**Request**
Look through the data below. Show each line where the string "this" occurs.

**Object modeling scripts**
====

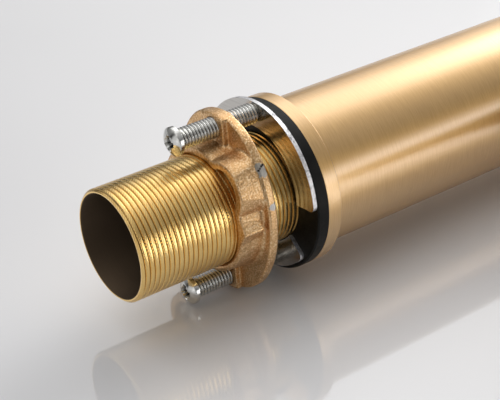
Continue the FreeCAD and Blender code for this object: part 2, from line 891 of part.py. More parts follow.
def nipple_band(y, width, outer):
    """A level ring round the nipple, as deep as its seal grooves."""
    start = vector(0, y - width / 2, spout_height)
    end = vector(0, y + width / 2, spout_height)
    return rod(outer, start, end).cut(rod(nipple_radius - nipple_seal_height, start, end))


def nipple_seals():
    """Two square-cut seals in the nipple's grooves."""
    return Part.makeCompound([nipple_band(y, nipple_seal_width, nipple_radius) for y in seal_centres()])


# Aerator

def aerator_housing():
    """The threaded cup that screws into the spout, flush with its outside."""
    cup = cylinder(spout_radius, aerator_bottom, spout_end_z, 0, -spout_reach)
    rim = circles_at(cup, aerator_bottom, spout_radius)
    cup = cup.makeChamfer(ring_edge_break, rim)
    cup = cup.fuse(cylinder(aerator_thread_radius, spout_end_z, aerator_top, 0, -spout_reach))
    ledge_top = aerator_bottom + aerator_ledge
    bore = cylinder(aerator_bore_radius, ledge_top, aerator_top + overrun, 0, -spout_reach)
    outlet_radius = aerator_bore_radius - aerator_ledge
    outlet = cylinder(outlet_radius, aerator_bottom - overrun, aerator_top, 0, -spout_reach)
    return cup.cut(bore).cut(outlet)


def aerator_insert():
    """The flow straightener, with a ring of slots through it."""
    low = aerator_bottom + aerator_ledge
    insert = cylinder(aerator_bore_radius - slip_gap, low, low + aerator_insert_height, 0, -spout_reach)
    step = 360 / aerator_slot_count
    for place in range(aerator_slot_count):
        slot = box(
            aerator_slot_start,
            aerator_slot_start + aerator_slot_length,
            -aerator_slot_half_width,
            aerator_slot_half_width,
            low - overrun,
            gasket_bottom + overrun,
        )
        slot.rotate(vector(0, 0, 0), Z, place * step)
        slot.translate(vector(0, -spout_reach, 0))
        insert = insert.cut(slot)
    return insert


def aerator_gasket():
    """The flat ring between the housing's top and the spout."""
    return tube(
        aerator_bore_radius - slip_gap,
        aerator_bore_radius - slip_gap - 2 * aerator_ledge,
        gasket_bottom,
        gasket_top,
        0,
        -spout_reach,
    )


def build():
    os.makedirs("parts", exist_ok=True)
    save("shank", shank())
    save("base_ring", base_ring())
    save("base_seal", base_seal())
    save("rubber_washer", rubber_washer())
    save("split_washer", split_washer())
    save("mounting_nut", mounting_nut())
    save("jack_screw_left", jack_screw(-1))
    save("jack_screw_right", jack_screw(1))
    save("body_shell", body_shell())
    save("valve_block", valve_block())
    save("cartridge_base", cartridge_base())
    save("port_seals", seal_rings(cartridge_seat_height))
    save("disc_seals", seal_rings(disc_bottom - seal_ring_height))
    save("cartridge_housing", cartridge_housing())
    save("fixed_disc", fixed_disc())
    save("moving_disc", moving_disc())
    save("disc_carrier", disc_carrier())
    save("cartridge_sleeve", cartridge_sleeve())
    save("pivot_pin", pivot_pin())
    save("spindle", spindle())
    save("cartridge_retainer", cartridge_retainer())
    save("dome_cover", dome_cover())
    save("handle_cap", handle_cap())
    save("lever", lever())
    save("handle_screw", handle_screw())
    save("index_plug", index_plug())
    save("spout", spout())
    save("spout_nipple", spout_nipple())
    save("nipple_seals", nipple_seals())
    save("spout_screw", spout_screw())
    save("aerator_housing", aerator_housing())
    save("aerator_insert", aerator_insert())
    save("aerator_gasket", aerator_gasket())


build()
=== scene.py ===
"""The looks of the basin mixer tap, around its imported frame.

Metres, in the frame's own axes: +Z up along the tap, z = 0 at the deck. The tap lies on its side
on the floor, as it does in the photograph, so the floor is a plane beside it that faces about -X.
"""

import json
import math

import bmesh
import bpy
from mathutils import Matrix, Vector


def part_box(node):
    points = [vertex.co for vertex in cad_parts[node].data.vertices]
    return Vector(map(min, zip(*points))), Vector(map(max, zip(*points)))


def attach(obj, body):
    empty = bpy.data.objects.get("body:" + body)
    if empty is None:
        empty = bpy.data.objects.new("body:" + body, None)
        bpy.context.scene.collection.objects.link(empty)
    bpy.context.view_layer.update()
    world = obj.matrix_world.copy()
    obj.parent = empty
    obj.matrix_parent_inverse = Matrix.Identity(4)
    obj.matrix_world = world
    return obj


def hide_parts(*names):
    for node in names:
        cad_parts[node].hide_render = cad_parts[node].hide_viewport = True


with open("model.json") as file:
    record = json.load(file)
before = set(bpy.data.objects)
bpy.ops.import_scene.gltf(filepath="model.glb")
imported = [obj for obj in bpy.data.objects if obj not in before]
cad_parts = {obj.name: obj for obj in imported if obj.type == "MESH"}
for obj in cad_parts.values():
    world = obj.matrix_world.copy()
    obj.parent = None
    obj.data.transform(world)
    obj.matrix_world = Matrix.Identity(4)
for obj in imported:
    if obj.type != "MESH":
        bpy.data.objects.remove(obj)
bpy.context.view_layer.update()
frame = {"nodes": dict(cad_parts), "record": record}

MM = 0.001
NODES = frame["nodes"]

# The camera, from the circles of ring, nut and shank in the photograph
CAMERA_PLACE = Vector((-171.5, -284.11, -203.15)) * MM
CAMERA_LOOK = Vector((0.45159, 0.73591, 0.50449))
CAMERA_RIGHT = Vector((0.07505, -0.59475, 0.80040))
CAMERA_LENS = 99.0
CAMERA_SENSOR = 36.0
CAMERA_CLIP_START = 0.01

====

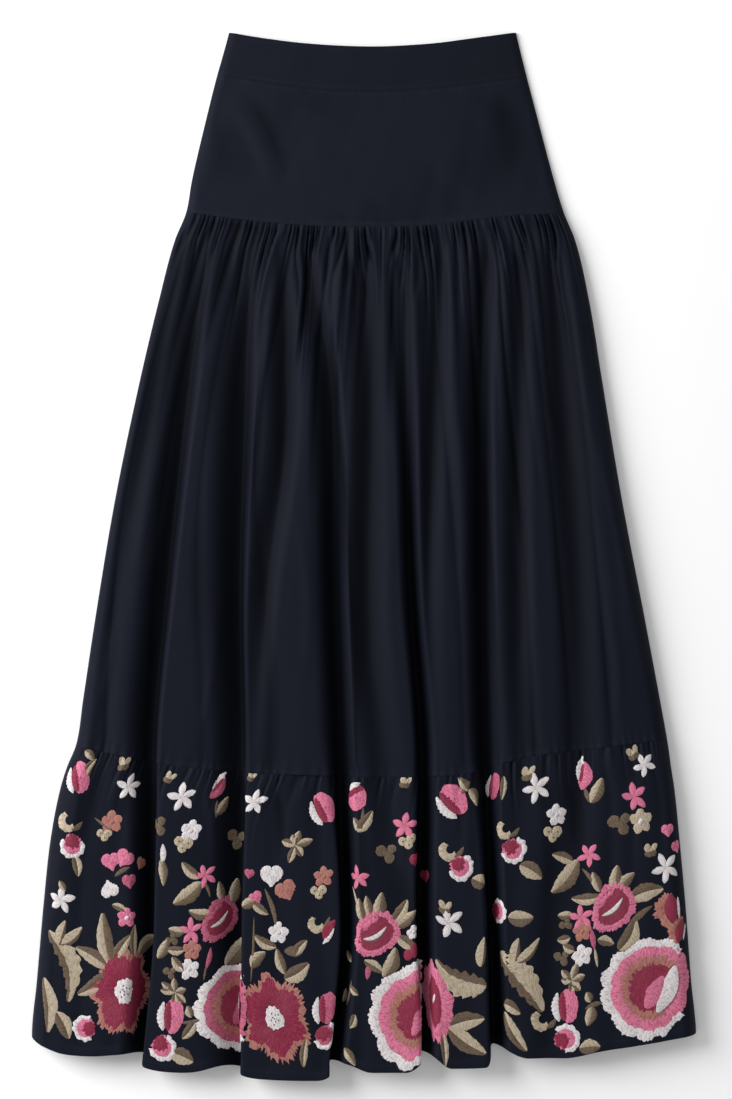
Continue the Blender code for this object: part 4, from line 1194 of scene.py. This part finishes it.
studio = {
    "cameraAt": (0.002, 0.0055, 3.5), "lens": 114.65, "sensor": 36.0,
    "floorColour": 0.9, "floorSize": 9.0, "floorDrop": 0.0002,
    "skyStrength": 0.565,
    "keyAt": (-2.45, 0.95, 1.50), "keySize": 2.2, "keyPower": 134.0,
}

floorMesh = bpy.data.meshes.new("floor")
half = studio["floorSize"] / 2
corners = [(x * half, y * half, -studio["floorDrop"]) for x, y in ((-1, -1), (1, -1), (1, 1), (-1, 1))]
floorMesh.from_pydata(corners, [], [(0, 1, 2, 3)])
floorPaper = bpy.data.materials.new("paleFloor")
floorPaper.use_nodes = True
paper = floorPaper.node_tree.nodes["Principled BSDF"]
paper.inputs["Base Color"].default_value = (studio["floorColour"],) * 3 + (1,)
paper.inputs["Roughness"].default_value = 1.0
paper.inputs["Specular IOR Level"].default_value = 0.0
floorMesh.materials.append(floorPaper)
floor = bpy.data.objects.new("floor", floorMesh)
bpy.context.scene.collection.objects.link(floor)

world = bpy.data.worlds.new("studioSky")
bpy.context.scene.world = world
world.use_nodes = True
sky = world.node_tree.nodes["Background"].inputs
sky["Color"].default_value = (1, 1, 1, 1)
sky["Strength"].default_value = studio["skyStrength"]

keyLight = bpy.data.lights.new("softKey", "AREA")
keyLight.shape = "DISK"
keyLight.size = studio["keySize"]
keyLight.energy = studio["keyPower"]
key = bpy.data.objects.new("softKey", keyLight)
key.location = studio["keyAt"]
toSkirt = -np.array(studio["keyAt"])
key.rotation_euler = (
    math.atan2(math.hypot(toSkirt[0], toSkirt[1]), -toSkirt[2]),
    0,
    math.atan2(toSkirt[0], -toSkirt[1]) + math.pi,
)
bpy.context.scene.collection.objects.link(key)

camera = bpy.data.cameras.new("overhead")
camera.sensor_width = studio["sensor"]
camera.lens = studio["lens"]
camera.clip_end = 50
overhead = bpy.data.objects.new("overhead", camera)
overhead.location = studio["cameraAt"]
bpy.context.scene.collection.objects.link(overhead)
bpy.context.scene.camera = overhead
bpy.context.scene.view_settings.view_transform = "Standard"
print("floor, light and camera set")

====

**Solution to the exercise**
Continue the FreeCAD and Blender code for this object: part 2, from line 891 of part.py. More parts follow.
Continue the Blender code for this object: part 4, from line 1194 of scene.py. This part finishes it.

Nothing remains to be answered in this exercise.